WORK TO BE COMPLETED: Repeat exactly each line of the data provided below.

_ _ _

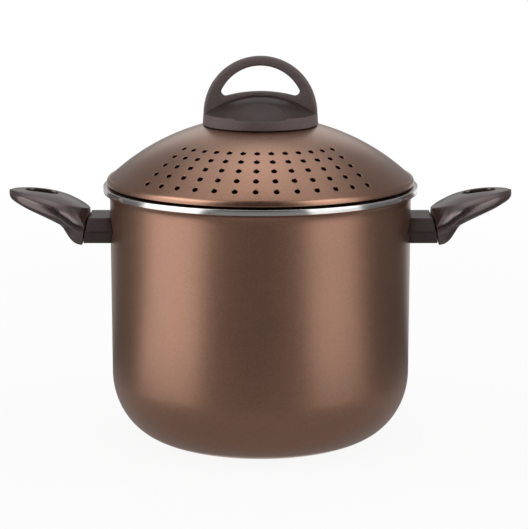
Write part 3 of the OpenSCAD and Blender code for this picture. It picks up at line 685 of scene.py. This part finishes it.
def makeKnob():
    p = SimpleNamespace(**knob)
    domeR = lid["domeRadius"]
    domeZ = lid["flatTop"] - math.sqrt(domeR ** 2 - lid["flatRadius"] ** 2)
    bottom, foot = [onBall(r, domeZ, domeR + p.domeGap) for r in (p.radius, p.radius - p.draft - p.shell)]
    bandTop = bottom[1] + p.bandHeight
    crownBase = p.radius - p.draft
    crownR = (crownBase ** 2 + p.crown ** 2) / (2 * p.crown)
    crownZ = bandTop + p.crown - crownR

    # base: hub and hollow below, band at the side, crown above
    bush, spindle, insert = [boxInMm(node)[1] for node in ("lid_bush", "knob_spindle", "knob_insert")]
    insertR, spindleR, hubR = insert[0] + p.boreGap, spindle[0] + p.boreGap, p.hubRadius
    insertZ = insert[2] + p.roofGap
    ceiling = crownR - p.shell
    under = [[0, insertZ], [insertR, insertZ], [insertR, spindle[2]], [spindleR, spindle[2]],
             [spindleR, bush[2]], [hubR, bush[2]]]
    roof = onBall(np.linspace(hubR, foot[0], 14), crownZ, ceiling)
    band = fillet([foot, bottom, [crownBase, bandTop], [0, bandTop + p.crown]], [0, *p.bandRounds, 0], 4)
    band = spread(band[1:-1], p.bandStep)
    crown = onBall(np.linspace(crownBase - p.bandRounds[1], 0, p.crownSteps + 1), crownZ, crownR)
    profile = join([under, roof, [foot], band, crown])
    points, faceSets = revolve(profile, p.columns)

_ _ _

ANSWER:
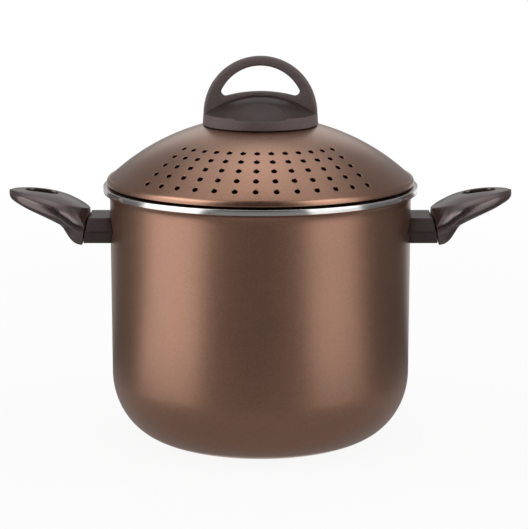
Write part 3 of the OpenSCAD and Blender code for this picture. It picks up at line 685 of scene.py. This part finishes it.
def makeKnob():
    p = SimpleNamespace(**knob)
    domeR = lid["domeRadius"]
    domeZ = lid["flatTop"] - math.sqrt(domeR ** 2 - lid["flatRadius"] ** 2)
    bottom, foot = [onBall(r, domeZ, domeR + p.domeGap) for r in (p.radius, p.radius - p.draft - p.shell)]
    bandTop = bottom[1] + p.bandHeight
    crownBase = p.radius - p.draft
    crownR = (crownBase ** 2 + p.crown ** 2) / (2 * p.crown)
    crownZ = bandTop + p.crown - crownR

    # base: hub and hollow below, band at the side, crown above
    bush, spindle, insert = [boxInMm(node)[1] for node in ("lid_bush", "knob_spindle", "knob_insert")]
    insertR, spindleR, hubR = insert[0] + p.boreGap, spindle[0] + p.boreGap, p.hubRadius
    insertZ = insert[2] + p.roofGap
    ceiling = crownR - p.shell
    under = [[0, insertZ], [insertR, insertZ], [insertR, spindle[2]], [spindleR, spindle[2]],
             [spindleR, bush[2]], [hubR, bush[2]]]
    roof = onBall(np.linspace(hubR, foot[0], 14), crownZ, ceiling)
    band = fillet([foot, bottom, [crownBase, bandTop], [0, bandTop + p.crown]], [0, *p.bandRounds, 0], 4)
    band = spread(band[1:-1], p.bandStep)
    crown = onBall(np.linspace(crownBase - p.bandRounds[1], 0, p.crownSteps + 1), crownZ, crownR)
    profile = join([under, roof, [foot], band, crown])
    points, faceSets = revolve(profile, p.columns)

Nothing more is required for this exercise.